The portal will require contractors to be timely in the completion of their annual AAPs, said Beth Ronnenburg, SHRM-SCP, president of Berkshire Associates in Columbia, Md.

It's likely the OFCCP will base future contractor audit scheduling on certifications, focusing on contractors that don't register or that certify they don't have AAPs in place, said Craig Leen, an attorney with K&L Gates in Washington, D.C., and former director of the OFCCP. "I also see from the fall 2021 regulatory agenda that the OFCCP is likely to be focusing on subcontractors, as it says they will be proposing that supply and service contractors provide notice to the agency of subcontracts."

Ronnenburg said that in recent years the same contractors have been subject to multiple reviews year after year, even though they recently were found to be in compliance. If the portal means the OFCCP focuses on contractors that appear to be noncompliant, she noted, "annual certification will be good for contractors that are already compliant and regularly preparing their AAPs."

Technical Compliance

Colosimo said that contractors preparing to use the Contractor Portal should have the totality of their AAPs in place.

She said this includes not only the development of narrative and statistical AAP reports for all establishments and functional AAPs, but also:

  • Posting jobs with the appropriate state employment offices.
  • Ensuring flow-down clauses are in subcontracts and purchase orders.
  • Ensuring notifications and equal employment opportunity (EEO) statements have been posted and communicated.
  • Identifying problem areas, including an evaluation of the organization's compensation system.
  • Having appropriate posters in place.

Expect the OFCCP to continue increasing its focus on compensation during compliance reviews, Ronnenburg said.

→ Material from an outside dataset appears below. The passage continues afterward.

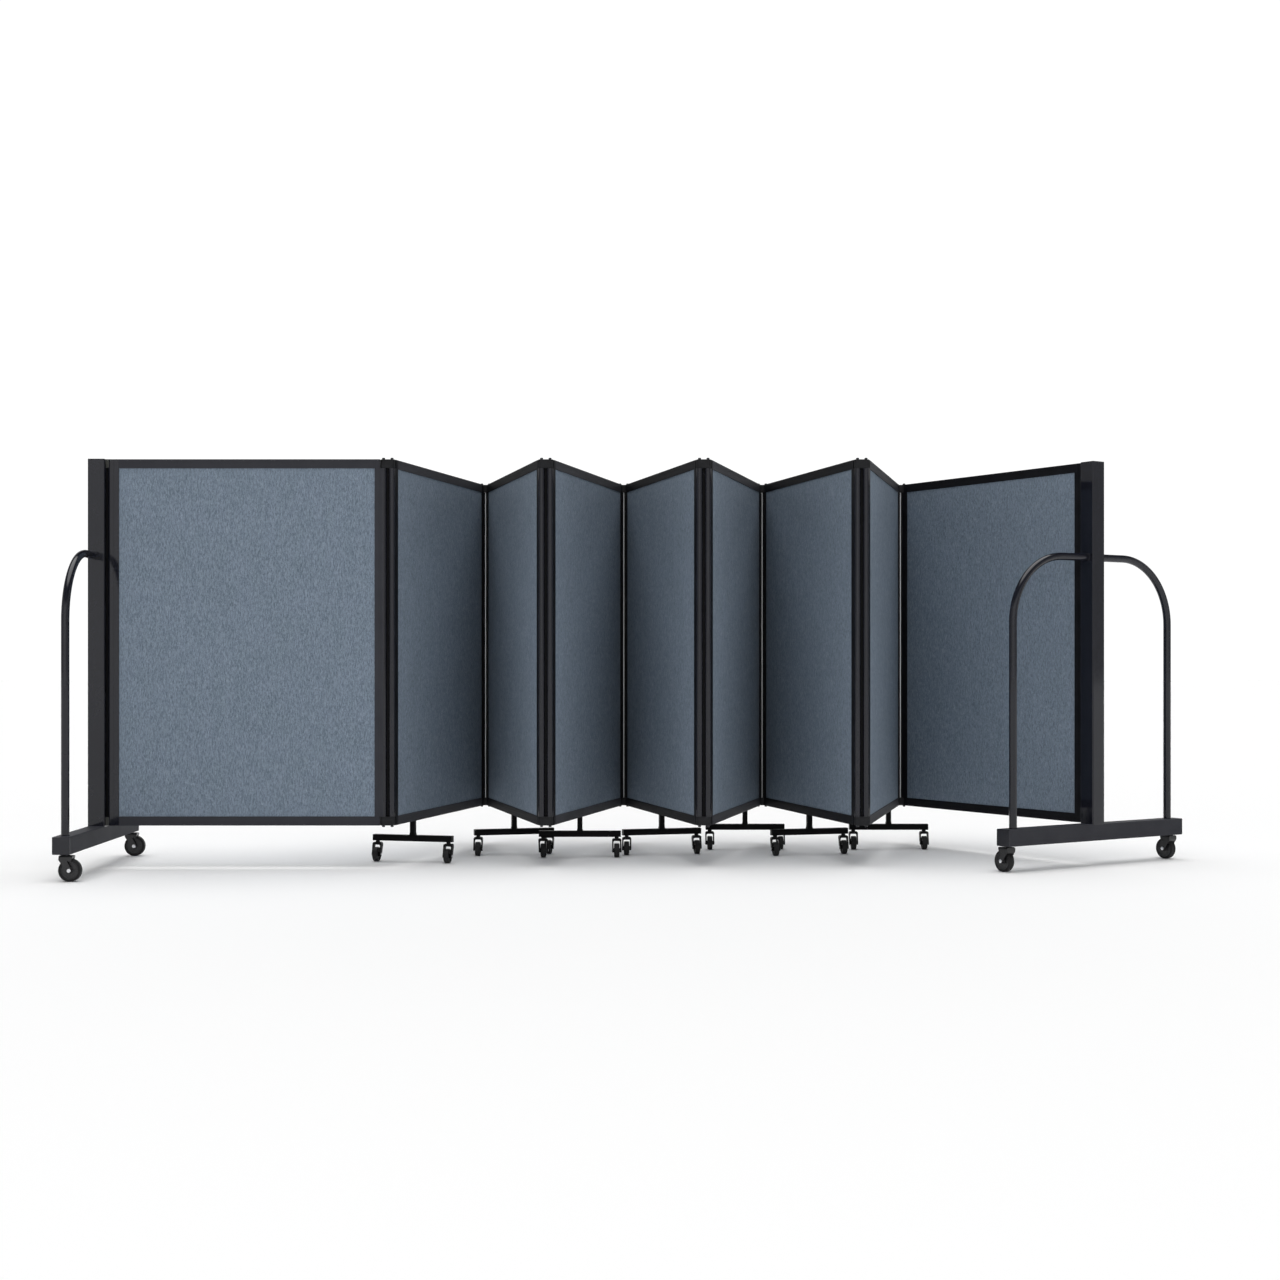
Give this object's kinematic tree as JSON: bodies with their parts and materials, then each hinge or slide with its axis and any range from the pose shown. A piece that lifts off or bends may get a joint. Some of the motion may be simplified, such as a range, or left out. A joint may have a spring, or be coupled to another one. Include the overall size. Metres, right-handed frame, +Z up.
{
  "type": "accordion folding partition",
  "caption": "Low mobile room divider: fabric-covered leaves hinged in a zigzag on T-legs with swivel casters, with a hooped, castered frame at each end.",
  "frame": {"origin": "on the floor, at the middle of the part's outline as it stands half folded", "axes": "+X along the partition's length from the left end frame to the right one, +Y from the near hinges to the far hinges, +Z up"},
  "size_m": [3.3364, 1.1658, 1.224],
  "materials": {
    "black_aluminium": "semi-gloss black powder coat on aluminium",
    "black_steel": "semi-gloss black powder coat on steel tube",
    "fabric": "blue-grey woven panel fabric with a mottled slub",
    "hinge_plastic": "fine-textured dark grey plastic",
    "caster_plastic": "black moulded plastic"
  },
  "bodies": {
    "leaf_1": {"leaf_frame_1": "black_aluminium", "leaf_fabric_1": "fabric", "end_frame_left": "black_steel", "hoop_left": "black_steel"},
    "leaf_2": {"leaf_frame_2": "black_aluminium", "leaf_fabric_2": "fabric", "leg_2": "black_steel"},
    "leaf_3": {"leaf_frame_3": "black_aluminium", "leaf_fabric_3": "fabric", "leg_3": "black_steel"},
    "leaf_4": {"leaf_frame_4": "black_aluminium", "leaf_fabric_4": "fabric", "leg_4": "black_steel"},
    "leaf_5": {"leaf_frame_5": "black_aluminium", "leaf_fabric_5": "fabric", "leg_5": "black_steel"},
    "leaf_6": {"leaf_frame_6": "black_aluminium", "leaf_fabric_6": "fabric", "leg_6": "black_steel"},
    "leaf_7": {"leaf_frame_7": "black_aluminium", "leaf_fabric_7": "fabric", "leg_7": "black_steel"},
    "leaf_8": {"leaf_frame_8": "black_aluminium", "leaf_fabric_8": "fabric", "leg_8": "black_steel"},
    "leaf_9": {"leaf_frame_9": "black_aluminium", "leaf_fabric_9": "fabric", "end_frame_right": "black_steel", "hoop_right": "black_steel"},
    "link_1": {"hinge_1": "hinge_plastic"},
    "link_2": {"hinge_2": "hinge_plastic"},
    "link_3": {"hinge_3": "hinge_plastic"},
    "link_4": {"hinge_4": "hinge_plastic"},
    "link_5": {"hinge_5": "hinge_plastic"},
    "link_6": {"hinge_6": "hinge_plastic"},
    "link_7": {"hinge_7": "hinge_plastic"},
    "link_8": {"hinge_8": "hinge_plastic"},
    "leg_caster_2_left": {"leg_caster_2_left": "caster_plastic"},
    "leg_caster_2_right": {"leg_caster_2_right": "caster_plastic"},
    "leg_caster_3_left": {"leg_caster_3_left": "caster_plastic"},
    "leg_caster_3_right": {"leg_caster_3_right": "caster_plastic"},
    "leg_caster_4_left": {"leg_caster_4_left": "caster_plastic"},
    "leg_caster_4_right": {"leg_caster_4_right": "caster_plastic"},
    "leg_caster_5_left": {"leg_caster_5_left": "caster_plastic"},
    "leg_caster_5_right": {"leg_caster_5_right": "caster_plastic"},
    "leg_caster_6_left": {"leg_caster_6_left": "caster_plastic"},
    "leg_caster_6_right": {"leg_caster_6_right": "caster_plastic"},
    "leg_caster_7_left": {"leg_caster_7_left": "caster_plastic"},
    "leg_caster_7_right": {"leg_caster_7_right": "caster_plastic"},
    "leg_caster_8_left": {"leg_caster_8_left": "caster_plastic"},
    "leg_caster_8_right": {"leg_caster_8_right": "caster_plastic"},
    "end_fork_left_front": {"end_fork_left_front": "caster_plastic"},
    "end_wheel_left_front": {"end_wheel_left_front": "caster_plastic"},
    "end_fork_left_rear": {"end_fork_left_rear": "caster_plastic"},
    "end_wheel_left_rear": {"end_wheel_left_rear": "caster_plastic"},
    "end_fork_right_front": {"end_fork_right_front": "caster_plastic"},
    "end_wheel_right_front": {"end_wheel_right_front": "caster_plastic"},
    "end_fork_right_rear": {"end_fork_right_rear": "caster_plastic"},
    "end_wheel_right_rear": {"end_wheel_right_rear": "caster_plastic"}
  },
  "joints": [
    {"name": "hinge_1_pin_b", "type": "hinge", "parent": "leaf_2", "child": "link_1", "pos_m": [-0.76634, -0.2119, 1.219], "axis": [0, 0, -1], "range_deg": [-140, 5]},
    {"name": "hinge_1_pin_a", "type": "hinge", "parent": "link_1", "child": "leaf_1", "pos_m": [-0.79174, -0.2119, 1.219], "axis": [0, 0, -1], "range_deg": [-65, 80]},
    {"name": "hinge_2_pin_b", "type": "hinge", "parent": "leaf_3", "child": "link_2", "pos_m": [-0.53052, 0.5734, 1.219], "axis": [0, 0, 1], "range_deg": [-140, 5]},
    {"name": "hinge_2_pin_a", "type": "hinge", "parent": "link_2", "child": "leaf_2", "pos_m": [-0.55592, 0.5734, 1.219], "axis": [0, 0, 1], "range_deg": [-140, 5]},
    {"name": "hinge_3_pin_b", "type": "hinge", "parent": "leaf_4", "child": "link_3", "pos_m": [-0.2947, -0.2119, 1.219], "axis": [0, 0, -1], "range_deg": [-140, 5]},
    {"name": "hinge_3_pin_a", "type": "hinge", "parent": "link_3", "child": "leaf_3", "pos_m": [-0.3201, -0.2119, 1.219], "axis": [0, 0, -1], "range_deg": [-140, 5]},
    {"name": "hinge_4_pin_b", "type": "hinge", "parent": "leaf_5", "child": "link_4", "pos_m": [-0.05888, 0.5734, 1.219], "axis": [0, 0, 1], "range_deg": [-140, 5]},
    {"name": "hinge_4_pin_a", "type": "hinge", "parent": "link_4", "child": "leaf_4", "pos_m": [-0.08428, 0.5734, 1.219], "axis": [0, 0, 1], "range_deg": [-140, 5]},
    {"name": "hinge_5_pin_a", "type": "hinge", "parent": "leaf_5", "child": "link_5", "pos_m": [0.15154, -0.2119, 1.219], "axis": [0, 0, 1], "range_deg": [-140, 5]},
    {"name": "hinge_5_pin_b", "type": "hinge", "parent": "link_5", "child": "leaf_6", "pos_m": [0.17694, -0.2119, 1.219], "axis": [0, 0, 1], "range_deg": [-140, 5]},
    {"name": "hinge_6_pin_a", "type": "hinge", "parent": "leaf_6", "child": "link_6", "pos_m": [0.38736, 0.5734, 1.219], "axis": [0, 0, -1], "range_deg": [-140, 5]},
    {"name": "hinge_6_pin_b", "type": "hinge", "parent": "link_6", "child": "leaf_7", "pos_m": [0.41276, 0.5734, 1.219], "axis": [0, 0, -1], "range_deg": [-140, 5]},
    {"name": "hinge_7_pin_a", "type": "hinge", "parent": "leaf_7", "child": "link_7", "pos_m": [0.62318, -0.2119, 1.219], "axis": [0, 0, 1], "range_deg": [-140, 5]},
    {"name": "hinge_7_pin_b", "type": "hinge", "parent": "link_7", "child": "leaf_8", "pos_m": [0.64858, -0.2119, 1.219], "axis": [0, 0, 1], "range_deg": [-140, 5]},
    {"name": "hinge_8_pin_a", "type": "hinge", "parent": "leaf_8", "child": "link_8", "pos_m": [0.859, 0.5734, 1.219], "axis": [0, 0, -1], "range_deg": [-140, 5]},
    {"name": "hinge_8_pin_b", "type": "hinge", "parent": "link_8", "child": "leaf_9", "pos_m": [0.8844, 0.5734, 1.219], "axis": [0, 0, -1], "range_deg": [-122.5, 22.5]},
    {"name": "leg_swivel_2_left", "type": "hinge", "parent": "leaf_2", "child": "leg_caster_2_left", "pos_m": [-0.83413, -0.0167, 0.064], "axis": [0, 0, 1], "continuous": true},
    {"name": "leg_swivel_2_right", "type": "hinge", "parent": "leaf_2", "child": "leg_caster_2_right", "pos_m": [-0.61003, -0.07675, 0.064], "axis": [0, 0, 1], "continuous": true},
    {"name": "leg_swivel_3_left", "type": "hinge", "parent": "leaf_3", "child": "leg_caster_3_left", "pos_m": [-0.53568, 0.14445, 0.064], "axis": [0, 0, 1], "continuous": true},
    {"name": "leg_swivel_3_right", "type": "hinge", "parent": "leaf_3", "child": "leg_caster_3_right", "pos_m": [-0.31158, 0.20449, 0.064], "axis": [0, 0, 1], "continuous": true},
    {"name": "leg_swivel_4_left", "type": "hinge", "parent": "leaf_4", "child": "leg_caster_4_left", "pos_m": [-0.32788, 0.0972, 0.064], "axis": [0, 0, 1], "continuous": true},
    {"name": "leg_swivel_4_right", "type": "hinge", "parent": "leaf_4", "child": "leg_caster_4_right", "pos_m": [-0.09588, 0.0972, 0.064], "axis": [0, 0, 1], "continuous": true},
    {"name": "leg_swivel_5_left", "type": "hinge", "parent": "leaf_5", "child": "leg_caster_5_left", "pos_m": [-0.06404, 0.14445, 0.064], "axis": [0, 0, 1], "continuous": true},
    {"name": "leg_swivel_5_right", "type": "hinge", "parent": "leaf_5", "child": "leg_caster_5_right", "pos_m": [0.16006, 0.20449, 0.064], "axis": [0, 0, 1], "continuous": true},
    {"name": "leg_swivel_6_left", "type": "hinge", "parent": "leaf_6", "child": "leg_caster_6_left", "pos_m": [0.20976, 0.34351, 0.064], "axis": [0, 0, 1], "continuous": true},
    {"name": "leg_swivel_6_right", "type": "hinge", "parent": "leaf_6", "child": "leg_caster_6_right", "pos_m": [0.44176, 0.34351, 0.064], "axis": [0, 0, 1], "continuous": true},
    {"name": "leg_swivel_7_left", "type": "hinge", "parent": "leaf_7", "child": "leg_caster_7_left", "pos_m": [0.4076, 0.14445, 0.064], "axis": [0, 0, 1], "continuous": true},
    {"name": "leg_swivel_7_right", "type": "hinge", "parent": "leaf_7", "child": "leg_caster_7_right", "pos_m": [0.6317, 0.20449, 0.064], "axis": [0, 0, 1], "continuous": true},
    {"name": "leg_swivel_8_left", "type": "hinge", "parent": "leaf_8", "child": "leg_caster_8_left", "pos_m": [0.6814, 0.34351, 0.064], "axis": [0, 0, 1], "continuous": true},
    {"name": "leg_swivel_8_right", "type": "hinge", "parent": "leaf_8", "child": "leg_caster_8_right", "pos_m": [0.9134, 0.34351, 0.064], "axis": [0, 0, 1], "continuous": true},
    {"name": "end_swivel_left_front", "type": "hinge", "parent": "leaf_1", "child": "end_fork_left_front", "pos_m": [-1.64324, -0.5579, 0.077], "axis": [0, 0, 1], "continuous": true},
    {"name": "end_spin_left_front", "type": "hinge", "parent": "end_fork_left_front", "child": "end_wheel_left_front", "pos_m": [-1.62424, -0.5579, 0.032], "axis": [0, 1, 0], "continuous": true},
    {"name": "end_swivel_left_rear", "type": "hinge", "parent": "leaf_1", "child": "end_fork_left_rear", "pos_m": [-1.64324, 0.1341, 0.077], "axis": [0, 0, 1], "continuous": true},
    {"name": "end_spin_left_rear", "type": "hinge", "parent": "end_fork_left_rear", "child": "end_wheel_left_rear", "pos_m": [-1.62424, 0.1341, 0.032], "axis": [0, 1, 0], "continuous": true},
    {"name": "end_swivel_right_front", "type": "hinge", "parent": "leaf_9", "child": "end_fork_right_front", "pos_m": [1.0501, -0.33065, 0.077], "axis": [0, 0, 1], "continuous": true},
    {"name": "end_spin_right_front", "type": "hinge", "parent": "end_fork_right_front", "child": "end_wheel_right_front", "pos_m": [1.03989, -0.31463, 0.032], "axis": [-0.8434, -0.5373, 0], "continuous": true},
    {"name": "end_swivel_right_rear", "type": "hinge", "parent": "leaf_9", "child": "end_fork_right_rear", "pos_m": [1.63372, 0.04116, 0.077], "axis": [0, 0, 1], "continuous": true},
    {"name": "end_spin_right_rear", "type": "hinge", "parent": "end_fork_right_rear", "child": "end_wheel_right_rear", "pos_m": [1.62351, 0.05718, 0.032], "axis": [-0.8434, -0.5373, 0], "continuous": true}
  ]
}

Contractors should also prepare for the possibility of increased pay-reporting requirements, either from the OFCCP, the Equal Employment Opportunity Commission, state governments or all of the above, she added.

Remaining Questions

Alissa Horvitz, an attorney with Roffman Horvitz in McLean, Va., said what remains unknown about the Contractor Portal includes the following:

  • Is the OFCCP going to prepopulate the portal with data from EEO-1 feeds?
  • If a contractor prepares AAPs on a functional basis, will the OFCCP have prepopulated with that information?
  • Who will be able to see which organizations have certified? Is the database visible only to OFCCP staff or will the list of certified contractors be public and searchable? Will prime contractors be expected to review the list to confirm that subcontractors have certified?
  • Is the OFCCP going to do any type of annual reconciliation to ensure that it has received certifications from all government contractors that were supposed to have certified? How is the OFCCP going to notify organizations from which the OFCCP was expecting a certification but didn't get one? Will the OFCCP afford organizations due process to cure the lapse? How much time will organizations have to cure a bona-fide missing certification?
  • Construction organizations that receive federal funding through the states—typical of a federally assisted construction contractor—do not prepare AAPs but file EEO-1 forms and self-identify as government contractors on those forms. Will their data be imported into the portal? What is the OFCCP's certification expectation from them? Will there be any pre-emptive process to allow an organization to remove itself from the certification database for good cause? Is there a way to pre-empt a notice from the OFCCP when an organization that filed EEO-1s no longer is the certifying entity due to such events as mergers, acquisitions or business closures?
  • The user guide, which the OFCCP originally released then withdrew and hasn't rereleased, had two different certification statements. The first certification asked all government contractors to choose one of three assertions: The AAP has been developed and maintained; the program hasn't been developed; or the program has not been developed within 120 days because the entity just became a federal contractor. The second certification required the organization to certify that once it pressed the submit button, it wouldn't change its AAP data analysis. It is unclear whether the second certification was intended to apply only to organizations selected for a compliance review or to all organizations.
  • The OFCCP is required under the U.S. Constitution to select employers for audit using a neutral, random selection process. If the OFCCP uses the database to select employers that have not certified or that certified they don't have AAPs in place, is that still a neutral audit scheduling process?

"There will be a focus on EEO-1 establishment and reporting structures and single-entity determinations for large, complex organizations with the same parent company or constant mergers, acquisitions and spinoffs," Colosimo said. ''This process may get complex for colleges and universities that are subject to OFCCP jurisdiction but do not have EEO-1 filings."